In 2015 you collaborated with Tara Kathleen Stewart on an installation called Wasting Time in Conversation. Consisting of black and white monoprints, this work focused on contemporary mainstream film, exploring how film ‘subconsciously informs our individual identities’, as you say. What was the inspiration for this work?

Working with Tara on this show was a fantastic challenge, both creatively and logistically. Tara has a real gutsy punkish attitude to making and showing her work that I really love. This body of work is actually something that had been flickering in the back of my mind of a number of years and it wasn’t until I met Tara that the flame was rekindled and the show really took off.

In my own life, I had always known that there were moments from films that I quoted, as many of us do, but I had also realised there were moments that stuck in my life and have almost inspired my identity. No in a kind of way that was wanting to be the cool girl in a teen movie, but more like little bits of modern philosophy that was presented in form of a line in a feature film. These images and scenarios always stayed with me and over the years build up a nostalgic beauty that I wanted to express.

Talking to Tara about these ideas also sparked her own interests in film as inspiration and concepts surrounding teen idols so it was a perfect fit for a collaborative show.

Do you have any upcoming shows or collaborations?

I always start to feel a bit crazy and unsettled when I’m not working on a project.

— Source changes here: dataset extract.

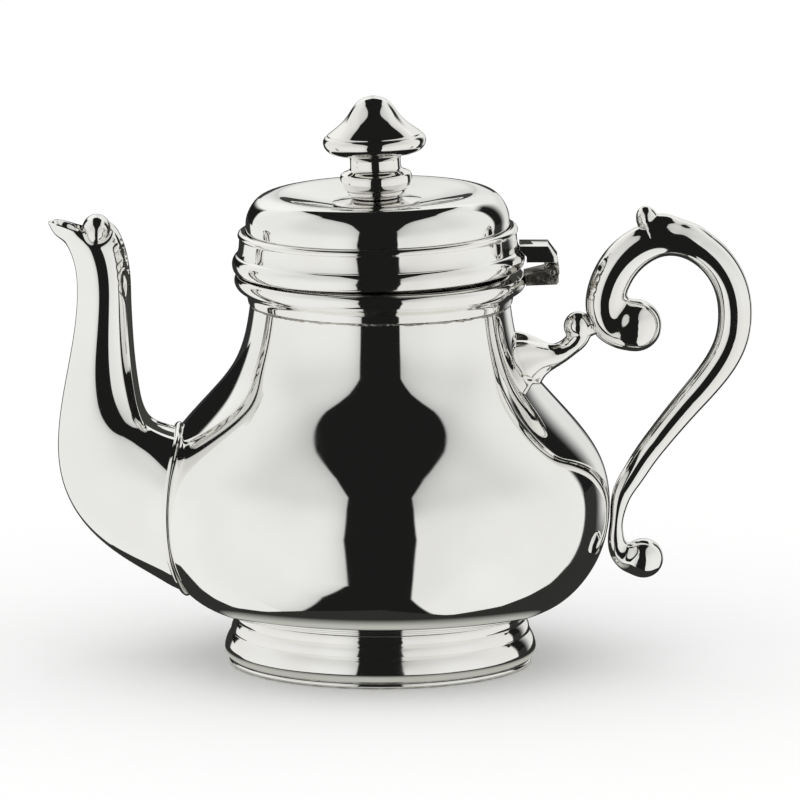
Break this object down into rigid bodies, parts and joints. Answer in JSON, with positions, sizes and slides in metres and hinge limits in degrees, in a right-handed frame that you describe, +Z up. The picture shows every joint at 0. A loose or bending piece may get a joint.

While I have been resettling in Melbourne, I have been on the prowl for new shows and spaces, both here and in Edinburgh.

I have submitted a couple of proposals for exhibitions in Melbourne in the second half of 2016. I want to show two particular bodies of work that I created in Scotland and think that the Melbourne audience will really connect with.

Meanwhile, Tara and I are also working on two collaborations to be exhibited in Edinburgh and the south of France.

I’m also developing a new project idea in collaboration with Going Down Swinging in Melbourne and a couple of Edinburgh galleries that will team up artists and writers across the two cities.